▶ [Problem requirements] Copy each line below that includes "which".

───── Records supplied

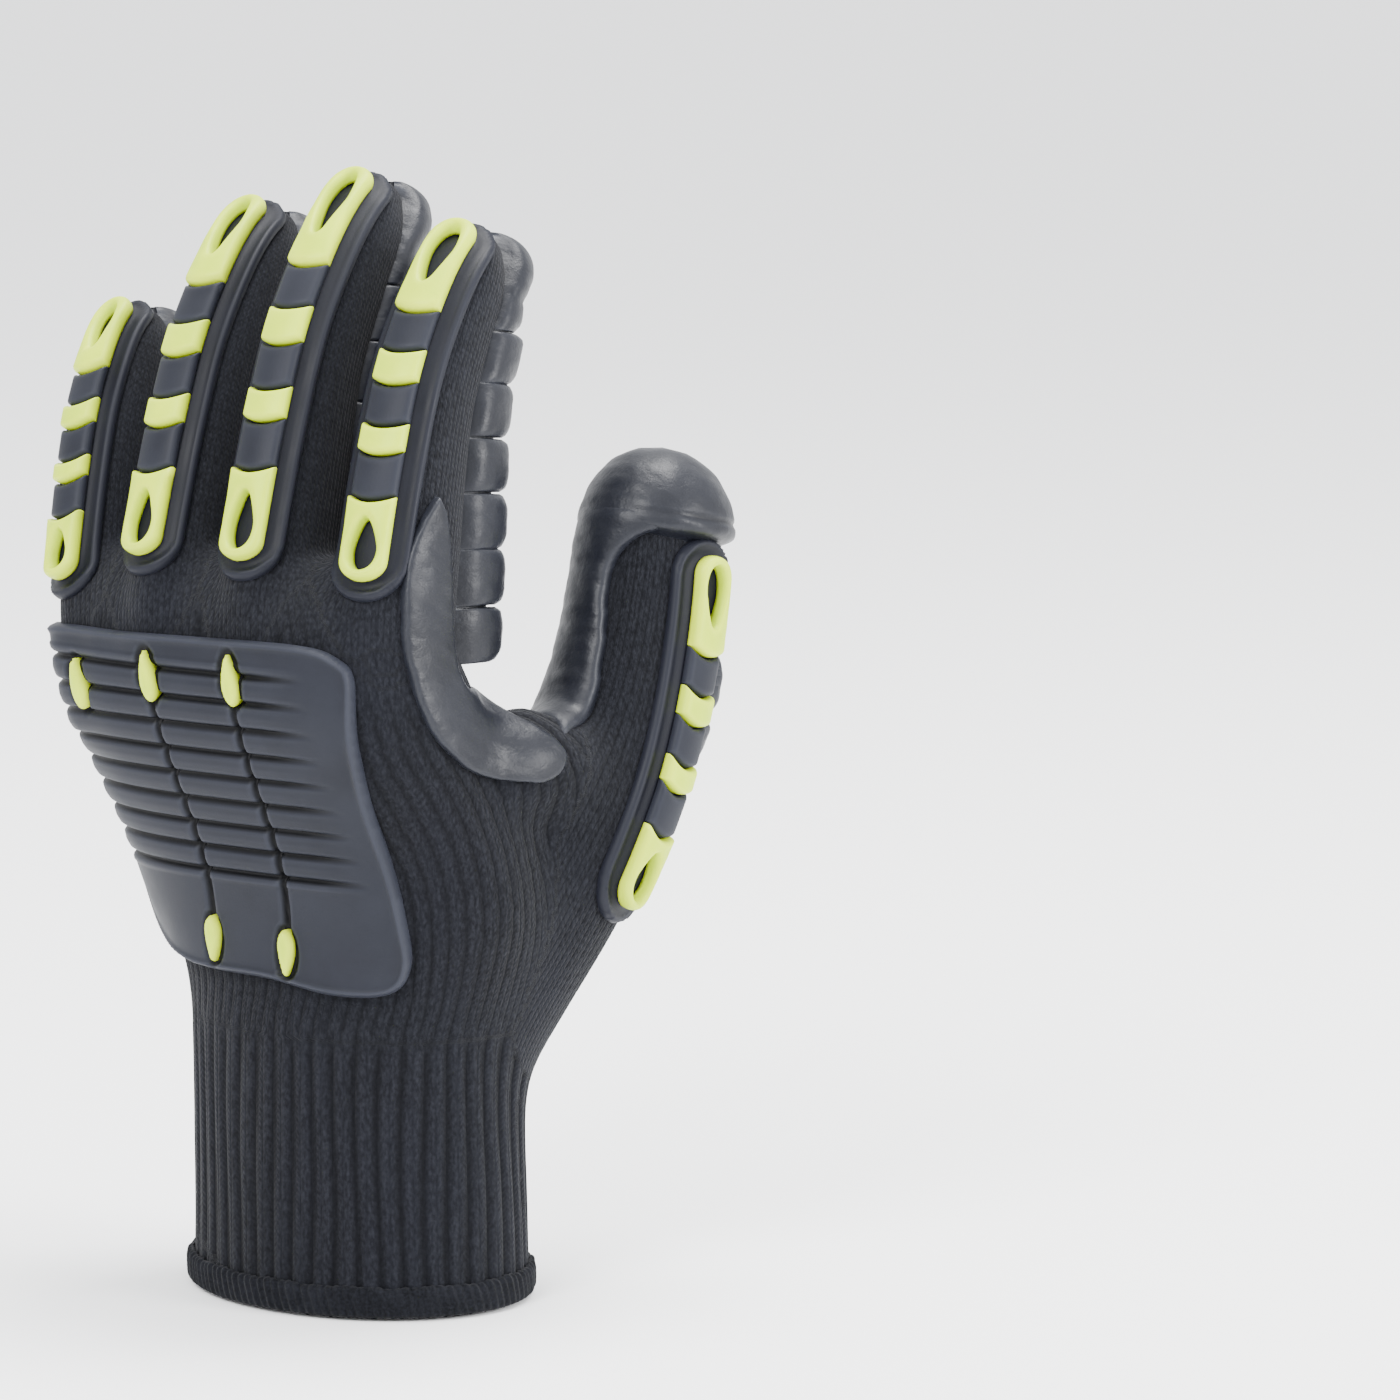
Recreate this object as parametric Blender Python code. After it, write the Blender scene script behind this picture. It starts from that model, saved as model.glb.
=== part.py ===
"""Anti-vibration work glove for a left hand, in the form that it has when worn.

A knitted sleeve, open at the cuff, carries foam rubber pads on the palm side and
moulded rubber guards on the back of the hand and along each finger and the thumb.

World: +Z runs from the cuff to the fingertips, +X to the thumb, -Y to the back of
the hand. The origin is the centre of the cuff's opening. Sizes are in millimetres
and become metres where a mesh is made.
"""

import math

import bmesh
import bpy
from mathutils import Vector
from mathutils.bvhtree import BVHTree

MM = 0.001

# Sizes of the sleeve
CUFF_BREADTH = 83.0      # across the wrist, thumb side to little finger side
CUFF_DEPTH = 65.0        # back of the wrist to its palm side
CUFF_HEIGHT = 62.0       # hem to the wrist
PALM_BREADTH = 104.0     # across the palm below the fingers
PALM_DEPTH = 52.0        # thickness of the heel of the hand
PALM_HEIGHT = 106.0      # wrist to the webs between the fingers
HAND_HEIGHT = CUFF_HEIGHT + PALM_HEIGHT
HAND_LEAN = 26.0         # how far the webs lie behind the middle of the cuff
HAND_DRIFT = 12.0        # how far the webs lie to the little finger side of it
LINER_WALL = 1.6
TIP_DOME = 2.0           # rise of a fingertip above its last section
HEM_HEIGHT = 6.5
HEM_THICKNESS = 1.2
SEAT_GAP = 0.3           # between pieces that lie on each other
FLAT_TURN = 0.5         # faces that turn less than this, in degrees, are merged

# One row for each section of the hand. "up" counts 0 to 1 over the cuff and 1 to 2
# over the palm. The rest are shares of the sizes named above.
HAND_COLUMNS = ("up", "breadth", "depth", "drift", "lean", "square")
HAND_ROWS = (
    (0.00, 1.015, 1.015, 0.00, 0.00, 2.0),
    (0.13, 1.00, 1.00, 0.00, 0.00, 2.0),
    (1.00, 0.99, 0.97, -0.04, 0.02, 2.1),
)
PALM_ROWS = (
    (1.12, 0.87, 1.13, -0.10, 0.02, 2.2),
    (1.25, 0.97, 1.04, -0.05, 0.10, 2.4),
    (1.40, 1.00, 0.98, 0.14, 0.25, 2.6),
    (1.55, 1.00, 0.96, 0.38, 0.50, 2.8),
    (1.70, 0.98, 0.90, 0.58, 0.77, 3.0),
    (1.83, 0.95, 0.79, 0.75, 0.90, 3.0),
    (1.93, 0.91, 0.58, 0.88, 0.98, 3.0),
    (2.00, 0.85, 0.31, 0.96, 1.02, 2.6),
)
HAND_SIDES = 24
INSIDE_SHARE = 0.6      # the inside of the sleeve has this share of the outside's facets

# Fingers. The knuckle is where a finger's centre line leaves the hand, as shares of
# half the palm's breadth, of the palm's depth and of the hand's height. The splay is
# its turn to the little finger side, and the guard turn is how far the guard's middle
# is turned round the finger to the thumb side.
FINGER_COLUMNS = ("name", "knuckle_out", "knuckle_forward", "knuckle_up", "length", "width",
                  "depth", "splay", "lean_base", "lean_tip", "guard_turn", "ribs")
FINGER_ROWS = (
    ("index", 0.56, -0.555, 0.893, 101.0, 23.0, 20.5, 4.5, 15.0, 50.0, 8.0, 6),
    ("middle", 0.01, -0.663, 0.899, 114.0, 21.5, 20.5, 5.0, 17.0, 52.0, 3.0, 6),
    ("ring", -0.490, -0.683, 0.899, 108.0, 21.0, 20.0, 7.5, 20.0, 54.0, -3.0, 6),
    ("little", -0.940, -0.625, 0.881, 82.0, 19.0, 17.5, 12.5, 19.0, 48.0, -10.0, 5),
)
FINGER_ROOT = 26.0       # how far a finger's sleeve runs down inside the palm's
FINGER_ROOT_LEAN = -18.0
LEAN_GROWTH = 1.5        # above 1 the finger bends more towards its tip
FINGER_SIDES = 10
# A finger along its length: share of the length, of the width, of the depth, and how
# far its palm side swells out beyond that, as a share of the depth.
FINGER_COLUMNS_ALONG = ("along", "width", "depth", "swell")
FINGER_TAPER = (
    (-0.26, 0.86, 0.30, 0.50),
    (0.00, 1.00, 0.98, 0.50),
    (0.18, 1.00, 1.00, 0.44),
    (0.56, 0.98, 1.00, 0.14),
    (0.76, 0.97, 0.98, 0.05),
    (0.91, 0.86, 0.87, 0.00),
    (1.00, 0.50, 0.52, 0.00),
)

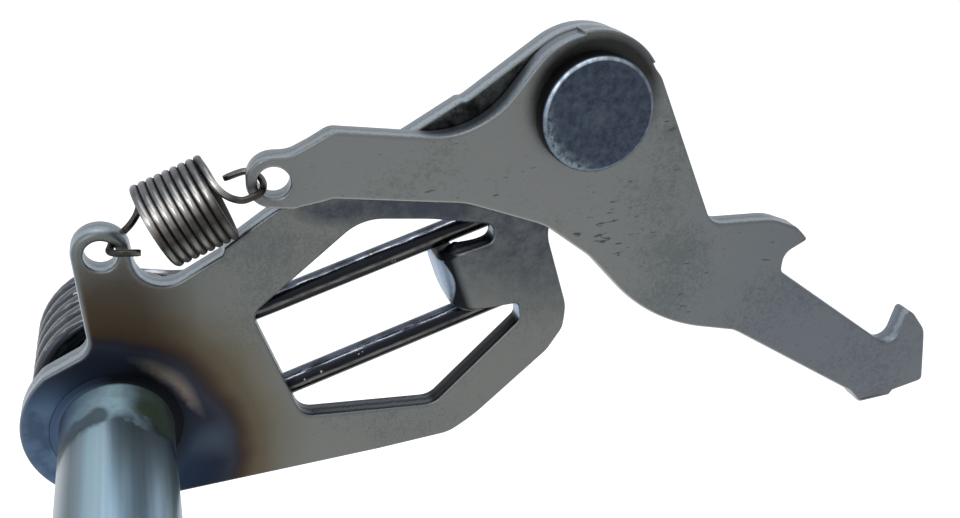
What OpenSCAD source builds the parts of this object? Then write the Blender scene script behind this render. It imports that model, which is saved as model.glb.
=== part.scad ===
// Gear-shift shaft assembly of a small motorcycle gearbox.
// A spindle carries a stamped shift plate. A clawed arm pivots on the plate against a small
// extension spring, and a torsion spring on the spindle straddles the plate's bent tab.
//
// Plates are drawn in their own flat frame: x right, y up, z towards the front, with the origin on
// the spindle's axis at the plate's front face. upright() turns that frame so that y stands up.
// Places along the bent tab are written as along(u, v): u away from the spindle, v across the tab.

/* [Spindle] */
// Diameter of the spindle's journals
spindle_d = 14; // [13:0.1:15]
// Length of the spindle in front of the plate
spindle_front = 112; // [80:1:140]
// Length of the spindle behind the plate's front face
spindle_rear = 35; // [34:0.5:40]
// Radial step of the seat that the plate is welded on
seat_step = 0.4; // [0.3:0.05:1]
// Chamfer at both ends of the spindle
end_chamfer = 1; // [0.5:0.1:1.5]
// Diameter over the tips of the pedal serration
serration_d = 13.6; // [13:0.1:13.8]
// Length of the pedal serration
serration_len = 18; // [12:1:24]
// Number of teeth in the pedal serration
serration_teeth = 36; // [24:1:48]
// Depth of the serration's teeth
serration_depth = 0.6; // [0.4:0.05:0.8]
// Diameter of the pinch bolt that crosses the serration
pinch_bolt_d = 6; // [5:0.5:8]

/* [Shift plate] */
// Thickness of the plate
plate_t = 3; // [2.5:0.1:3.5]
// Radius of the round lobe at the spindle
lobe_r = 11.4; // [10.8:0.1:12.5]
// Eye for the arm spring, place to the right of the spindle
eye_x = 1.7; // [1:0.1:2.5]
// Eye for the arm spring, place above the spindle
eye_y = 24.6; // [24:0.1:26]
// Diameter of the hole in the eye
eye_hole_d = 3.9; // [3:0.1:4.2]
// Width of the ring round that hole
eye_ring = 1.5; // [1.3:0.05:2]
// Pivot, place to the right of the spindle
pivot_x = 63.3; // [62:0.1:65]
// Pivot, place above the spindle
pivot_y = 37.7; // [37:0.1:39]
// Radius of the plate round the pivot
plate_head_r = 10.1; // [9:0.1:11]

/* [Bent tab] */
// Direction in which the tab lies from the spindle
tab_angle = 15.8; // [15:0.1:16.6]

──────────

▶ [Task output]
What OpenSCAD source builds the parts of this object? Then write the Blender scene script behind this render. It imports that model, which is saved as model.glb.
// Direction in which the tab lies from the spindle